Le Bouvet a sombré bien avant que son équipage ne puisse évacuer.
C’est un « jeune vieux » navire lorsque la Première Guerre mondiale éclate. Comprendre qu’il est encore jeune car il n’a que 16 ans. Mais qu’il est déjà vieux dans sa conception puisque d’autres navires plus modernes lui font de l’ombre. Mais il a surtout un défaut important : s’il est relativement bien protégé au-dessus de la ligne de flottaison pour encaisser des coups de canon, il l’est beaucoup moins sous la ligne de flottaison. Pire encore, son compartimentage est mal réalisé, et rend le navire « chavirable » en cas de voie d’eau. Ce qui causa sa fin.

Le Bouvet est à l’origine affecté à diverses missions peu exposées en Méditerranée. Il transporte, escorte, surveille… avant de rejoindre la flotte qui part pour les Dardanelles en 1915, l’objectif étant de faire tomber les défenses du détroit pour ouvrir la voie jusqu’à Constantinople et frapper les Turcs en plein cœur. Les navires de la flotte croisent donc le long des côtes ennemies et bombardent les forts, qui répliquent en retour.

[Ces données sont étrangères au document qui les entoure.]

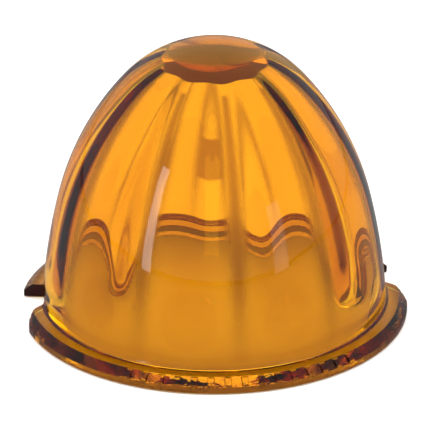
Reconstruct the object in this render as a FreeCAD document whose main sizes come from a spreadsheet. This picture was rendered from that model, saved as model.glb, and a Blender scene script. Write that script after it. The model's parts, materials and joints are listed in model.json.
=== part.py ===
"""Amber fluted glass dome lens, in one pressing.

Frame: origin at the centre of the flange's underside, +Z up along the dome's axis,
-Y the front, where the flange carries its moulded marks. Lengths are millimetres and
angles are degrees. Azimuths around the axis are counted from the front.
"""
import FreeCAD, Part
import math
import os
import Sketcher

NODE = "glass_lens"

DIMENSIONS = (
    # flange
    ("flange_radius", 39.7),
    ("flange_height", 2.8),
    ("bevel_width", 1.8),
    ("bevel_height", 1.4),
    ("rim_rounding", 0.3),
    # outer face of the dome: three tangent arcs from the foot to the crown
    ("overall_height", 57.3),
    ("foot_radius", 35.3),
    ("foot_taper", 4.4),
    ("side_arc", 126.0),
    ("shoulder_arc", 58.0),
    ("crown_arc", 25.0),
    ("foot_fillet", 0.8),
    # hollow: it follows the outer face at an even distance, up to a flat ceiling
    ("wall_thickness", 4.0),
    ("ceiling_height", 51.0),
    ("ceiling_rounding", 0.6),
    # flutes: grooves down the hollow's wall with rounded swells between them, both measured
    # as shares of the hollow's radius
    ("flute_count", 10),
    ("swell_height", 0.055),
    ("groove_depth", 0.008),
    ("groove_width", 5.0),
    ("flute_fade_start", 3.0),
    ("flute_fade_end", 17.0),
    # two notches through the flange, mirrored left and right
    ("notch_rear_azimuth", 104.0),
    ("notch_shoulder_azimuth", 77.0),
    ("notch_floor_radius", 34.1),
    ("notch_height", 4.6),
    ("notch_overrun", 3.0),
    # raised moulded marks across the bevel, around the front
    ("mark_count", 15),
    ("mark_span", 68.0),
    ("mark_width", 1.3),
    ("mark_proud", 0.4),
    ("mark_inset", 0.05),
)

CORE_SECTIONS = 14          # cross-sections that the fluted core is lofted through
CROWDING = 1.3              # above 1, the cross-sections gather towards the ceiling
POINTS_PER_FLUTE = 12       # points on each cross-section, for every flute
TOUCH = 1e-3                # how near two lengths count as the same

doc = FreeCAD.newDocument("glass_lens")
sheet = doc.addObject("Spreadsheet::Sheet", "Dimensions")
for row, (alias, value) in enumerate(DIMENSIONS, start=1):
    sheet.set(f"A{row}", alias)
    sheet.set(f"B{row}", str(value))
    sheet.setAlias(f"B{row}", alias)
doc.recompute()


def size(alias):
    """The sheet's value for a dimension."""
    return float(getattr(sheet, alias))


def at_azimuth(radius, azimuth):
    """Point on a circle about the axis, counted from the front towards +X."""
    angle = math.radians(azimuth)
    return FreeCAD.Vector(radius * math.sin(angle), -radius * math.cos(angle), 0)


body = doc.addObject("PartDesign::Body", "LensBody")
body.Label = NODE
body.Placement = FreeCAD.Placement()


def origin_feature(role):
    """One of the body's own origin planes or axes."""
    return next(item for item in body.Origin.OriginFeatures if item.Role == role)


def new_sketch(name, plane_role, height=None, swing=None):
    """Sketch on an origin plane: raised along its normal, or swung about its vertical."""
    sketch = body.newObject("Sketcher::SketchObject", name)
    sketch.AttachmentSupport = [(origin_feature(plane_role), "")]
    sketch.MapMode = "FlatFace"
    if swing:
        upright = FreeCAD.Rotation(FreeCAD.Vector(0, 1, 0), 1)
        sketch.AttachmentOffset = FreeCAD.Placement(FreeCAD.Vector(), upright)
        sketch.setExpression(".AttachmentOffset.Rotation.Angle", swing)
    if height:
        sketch.setExpression(".AttachmentOffset.Base.z", height)
    return sketch


def bind(sketch, constraint, name, expression):
    """Add a named dimension to a sketch and bind it to the sheet."""
    index = sketch.addConstraint(constraint)
    sketch.renameConstraint(index, name)
    sketch.setExpression(f"Constraints.{name}", expression)


def join(sketch, *pairs):
    """Make end points meet: each pair is (geometry, point, geometry, point)."""
    for pair in pairs:
        sketch.addConstraint(Sketcher.Constraint("Coincident", *pair))


START, END, CENTRE = 1, 2, 3
ORIGIN = (-1, 1)
X_AXIS, Y_AXIS = -1, -2


def line(start, end):
    return Part.LineSegment(start, end)


def arc(centre, radius, first, last):
    circle = Part.Circle(centre, FreeCAD.Vector(0, 0, 1), radius)
    return Part.ArcOfCircle(circle, first, last)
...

Le 18 mars 1915 à 11h50, l’escadre s’engage sérieusement dans le détroit, et quatre navire Français sont à l’attaque. Le Gaulois et le Charlemagne donnent l’attaque sur la côte européenne, alors que le Suffren et le Bouvet bombardent la côte orientale. Mais les Turcs opposent une résistance farouche : le Suffren encaisse tant de coups que le Bouvet est porté en avant pour prendre sa place. En moins d’une dizaine de minutes, plusieurs de ses tourelles sont mises hors service, et deux incendies se déclarent à bord. Le Suffren doit aussitôt reprendre la place du Bouvet, mais devant la résistance des forts Turcs, l’amiral Guépratte commande aux navires français de se replier pour laisser la place aux bâtiments de l’escadre britannique. Alors que le Bouvet est en train de se replier, à 13h58, il est cependant secoué par une terrible explosion : il vient de percuter une mine turque.

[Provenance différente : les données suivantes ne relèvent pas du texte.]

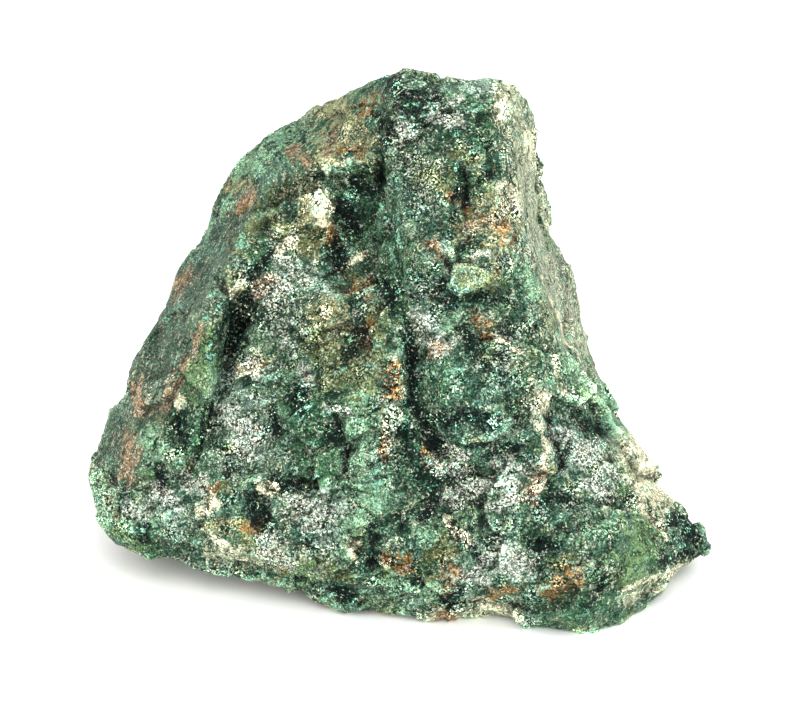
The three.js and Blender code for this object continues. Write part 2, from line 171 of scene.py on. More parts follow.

Un trou béant sous la ligne de flottaison provoque une terrible voie d’eau qui remplit les compartiments mal agencés très rapidement. Les machines sont noyées presque sur le coup, et le navire se met à chavirer, victime tant de la mine que de ses défauts de conception.

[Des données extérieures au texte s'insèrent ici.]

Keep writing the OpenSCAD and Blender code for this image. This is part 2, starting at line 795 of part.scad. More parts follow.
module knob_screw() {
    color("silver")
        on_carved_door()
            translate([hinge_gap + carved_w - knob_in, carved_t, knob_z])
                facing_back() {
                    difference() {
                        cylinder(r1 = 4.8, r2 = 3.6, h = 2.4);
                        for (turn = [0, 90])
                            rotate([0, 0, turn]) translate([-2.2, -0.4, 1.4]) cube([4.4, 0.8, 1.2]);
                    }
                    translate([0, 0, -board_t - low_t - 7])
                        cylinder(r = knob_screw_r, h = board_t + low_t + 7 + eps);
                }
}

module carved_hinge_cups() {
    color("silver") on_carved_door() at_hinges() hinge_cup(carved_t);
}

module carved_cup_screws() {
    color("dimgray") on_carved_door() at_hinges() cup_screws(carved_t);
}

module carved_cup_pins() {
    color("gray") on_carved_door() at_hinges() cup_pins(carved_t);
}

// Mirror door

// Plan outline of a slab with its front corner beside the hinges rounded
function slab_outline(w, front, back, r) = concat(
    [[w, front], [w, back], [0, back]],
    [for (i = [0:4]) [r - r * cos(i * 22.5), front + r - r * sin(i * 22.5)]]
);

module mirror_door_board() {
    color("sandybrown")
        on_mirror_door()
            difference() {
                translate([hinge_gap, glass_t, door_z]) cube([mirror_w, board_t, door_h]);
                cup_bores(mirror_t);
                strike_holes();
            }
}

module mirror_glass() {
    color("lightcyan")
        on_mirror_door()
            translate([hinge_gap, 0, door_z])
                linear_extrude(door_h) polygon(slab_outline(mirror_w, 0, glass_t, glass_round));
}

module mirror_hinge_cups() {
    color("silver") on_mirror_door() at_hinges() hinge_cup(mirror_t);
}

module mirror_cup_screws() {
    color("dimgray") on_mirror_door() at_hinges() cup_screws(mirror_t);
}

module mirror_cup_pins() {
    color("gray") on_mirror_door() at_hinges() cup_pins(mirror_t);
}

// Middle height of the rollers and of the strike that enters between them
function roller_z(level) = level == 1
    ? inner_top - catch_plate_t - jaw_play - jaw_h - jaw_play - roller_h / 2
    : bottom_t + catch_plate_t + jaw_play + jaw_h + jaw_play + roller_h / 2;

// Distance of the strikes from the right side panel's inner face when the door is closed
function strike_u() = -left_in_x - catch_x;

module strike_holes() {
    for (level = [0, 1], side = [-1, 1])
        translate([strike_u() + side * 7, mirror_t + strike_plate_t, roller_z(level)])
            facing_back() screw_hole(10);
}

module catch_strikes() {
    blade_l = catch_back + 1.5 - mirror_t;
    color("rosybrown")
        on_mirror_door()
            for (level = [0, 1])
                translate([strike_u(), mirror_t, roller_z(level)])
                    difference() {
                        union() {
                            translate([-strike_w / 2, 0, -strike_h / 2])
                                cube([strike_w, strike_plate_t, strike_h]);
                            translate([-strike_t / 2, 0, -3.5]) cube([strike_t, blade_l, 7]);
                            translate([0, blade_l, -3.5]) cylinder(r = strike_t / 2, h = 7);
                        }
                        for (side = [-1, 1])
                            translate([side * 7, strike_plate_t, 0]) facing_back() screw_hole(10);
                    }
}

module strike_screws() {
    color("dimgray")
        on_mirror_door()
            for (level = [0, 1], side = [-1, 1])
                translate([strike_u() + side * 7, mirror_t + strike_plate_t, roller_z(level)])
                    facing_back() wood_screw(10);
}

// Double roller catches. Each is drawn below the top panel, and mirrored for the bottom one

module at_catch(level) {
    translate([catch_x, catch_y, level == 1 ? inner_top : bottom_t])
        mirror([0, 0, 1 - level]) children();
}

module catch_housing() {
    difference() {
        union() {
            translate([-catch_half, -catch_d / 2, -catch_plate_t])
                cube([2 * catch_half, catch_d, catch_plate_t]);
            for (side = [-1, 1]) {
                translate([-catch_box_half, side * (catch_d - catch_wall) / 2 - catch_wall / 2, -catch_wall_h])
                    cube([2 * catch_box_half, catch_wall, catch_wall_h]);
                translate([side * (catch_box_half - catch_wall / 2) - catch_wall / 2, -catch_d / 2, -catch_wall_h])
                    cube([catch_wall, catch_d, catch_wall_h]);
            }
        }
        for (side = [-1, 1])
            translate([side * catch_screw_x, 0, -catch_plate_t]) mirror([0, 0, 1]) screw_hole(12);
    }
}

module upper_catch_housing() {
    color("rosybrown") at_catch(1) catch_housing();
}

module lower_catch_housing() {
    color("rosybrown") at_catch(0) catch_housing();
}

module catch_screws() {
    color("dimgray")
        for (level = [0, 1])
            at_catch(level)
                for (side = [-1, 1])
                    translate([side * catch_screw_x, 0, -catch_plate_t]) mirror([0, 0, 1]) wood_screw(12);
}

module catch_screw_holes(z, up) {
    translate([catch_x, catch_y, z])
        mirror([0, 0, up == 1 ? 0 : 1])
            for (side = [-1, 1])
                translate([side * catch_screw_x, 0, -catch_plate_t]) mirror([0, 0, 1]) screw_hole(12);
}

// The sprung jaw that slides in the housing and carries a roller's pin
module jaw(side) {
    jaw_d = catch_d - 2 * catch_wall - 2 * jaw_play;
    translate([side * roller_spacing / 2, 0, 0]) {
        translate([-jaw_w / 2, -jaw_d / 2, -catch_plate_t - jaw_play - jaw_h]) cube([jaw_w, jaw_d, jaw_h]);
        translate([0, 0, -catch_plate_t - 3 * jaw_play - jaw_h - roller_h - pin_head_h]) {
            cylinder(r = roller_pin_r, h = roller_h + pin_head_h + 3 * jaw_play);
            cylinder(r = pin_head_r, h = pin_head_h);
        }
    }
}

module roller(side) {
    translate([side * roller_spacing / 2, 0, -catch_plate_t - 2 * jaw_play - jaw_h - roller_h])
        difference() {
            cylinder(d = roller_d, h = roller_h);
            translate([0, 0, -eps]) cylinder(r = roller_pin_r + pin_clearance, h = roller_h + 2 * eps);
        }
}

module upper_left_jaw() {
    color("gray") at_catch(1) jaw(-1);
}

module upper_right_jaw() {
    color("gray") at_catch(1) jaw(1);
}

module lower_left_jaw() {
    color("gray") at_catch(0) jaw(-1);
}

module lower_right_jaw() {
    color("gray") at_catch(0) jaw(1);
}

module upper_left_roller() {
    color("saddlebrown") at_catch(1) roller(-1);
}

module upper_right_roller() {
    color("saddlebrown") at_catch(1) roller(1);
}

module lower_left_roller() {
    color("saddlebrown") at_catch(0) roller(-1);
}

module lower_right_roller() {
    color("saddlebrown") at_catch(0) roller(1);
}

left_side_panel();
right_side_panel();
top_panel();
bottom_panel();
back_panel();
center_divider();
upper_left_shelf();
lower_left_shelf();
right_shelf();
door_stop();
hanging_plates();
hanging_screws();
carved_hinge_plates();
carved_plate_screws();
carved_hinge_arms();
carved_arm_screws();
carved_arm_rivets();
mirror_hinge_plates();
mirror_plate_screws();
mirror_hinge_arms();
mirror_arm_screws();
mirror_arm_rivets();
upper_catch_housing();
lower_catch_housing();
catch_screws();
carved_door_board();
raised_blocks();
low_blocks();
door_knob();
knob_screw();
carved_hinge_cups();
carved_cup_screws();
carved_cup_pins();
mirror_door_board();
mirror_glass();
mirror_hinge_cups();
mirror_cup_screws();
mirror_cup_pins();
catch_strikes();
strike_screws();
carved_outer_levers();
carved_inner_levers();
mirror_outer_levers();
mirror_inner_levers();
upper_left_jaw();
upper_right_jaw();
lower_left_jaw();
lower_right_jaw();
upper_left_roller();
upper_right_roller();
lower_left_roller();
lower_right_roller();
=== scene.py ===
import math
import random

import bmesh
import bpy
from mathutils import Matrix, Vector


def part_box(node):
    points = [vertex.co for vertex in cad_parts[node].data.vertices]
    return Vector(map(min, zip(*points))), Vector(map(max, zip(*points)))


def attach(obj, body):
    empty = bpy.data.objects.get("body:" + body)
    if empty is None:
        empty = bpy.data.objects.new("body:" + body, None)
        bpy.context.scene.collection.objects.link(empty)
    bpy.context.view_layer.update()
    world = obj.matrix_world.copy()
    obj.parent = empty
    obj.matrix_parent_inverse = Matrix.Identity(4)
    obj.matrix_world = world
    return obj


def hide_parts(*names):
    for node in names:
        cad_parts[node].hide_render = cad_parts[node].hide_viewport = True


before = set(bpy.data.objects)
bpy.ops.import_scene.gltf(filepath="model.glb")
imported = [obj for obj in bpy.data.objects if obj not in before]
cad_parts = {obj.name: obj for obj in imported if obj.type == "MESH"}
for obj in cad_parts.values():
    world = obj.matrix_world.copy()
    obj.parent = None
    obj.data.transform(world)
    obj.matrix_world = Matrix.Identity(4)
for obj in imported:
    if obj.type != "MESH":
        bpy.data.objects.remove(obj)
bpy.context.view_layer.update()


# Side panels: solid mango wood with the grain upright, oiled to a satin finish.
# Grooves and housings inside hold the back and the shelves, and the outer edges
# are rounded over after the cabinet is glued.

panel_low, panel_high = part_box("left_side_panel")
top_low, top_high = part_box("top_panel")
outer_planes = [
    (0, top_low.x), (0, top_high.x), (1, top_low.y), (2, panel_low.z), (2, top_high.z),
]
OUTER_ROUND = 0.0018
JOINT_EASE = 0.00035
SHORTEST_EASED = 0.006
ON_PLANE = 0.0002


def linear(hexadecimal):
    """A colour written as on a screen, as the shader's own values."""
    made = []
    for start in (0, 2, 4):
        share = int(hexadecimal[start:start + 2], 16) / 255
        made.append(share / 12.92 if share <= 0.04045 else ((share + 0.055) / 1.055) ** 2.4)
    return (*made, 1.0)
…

En 55 secondes, le Bouvet a disparu sous les eaux de la Méditerranée.

Une vedette du navire anglais HMS Prince George se porte aussitôt au secours des marins qui tentent de s’échapper, toujours sous le feu de l’artillerie turque. Les Anglais penseront d’abord que le Bouvet a été frappé d’un coup de canon ennemi, et plusieurs de leurs navires seront à leur tour coulés par les mines turques.
Suite à ces événements, la presse française glorifiera le Bouvet, dont le commandant Rageot de la Touche a choisi de couler avec son navire. Mais les Alliés doivent eux admettre que l’opération est un échec : ils ont perdu plusieurs bâtiments en une seule journée, sans parvenir à faire taire les défenses du détroit des Dardanelles. Ce qui les conduira à prendre une autre décision lourde de conséquences : préparer un débarquement pour s’emparer des positions turques par voie de terre puisque la mer a échoué.

Seuls 64 hommes, dont 5 officiers, seront sauvés lors du naufrage.
Plus de 600 autres sont toujours à bord de l’épave.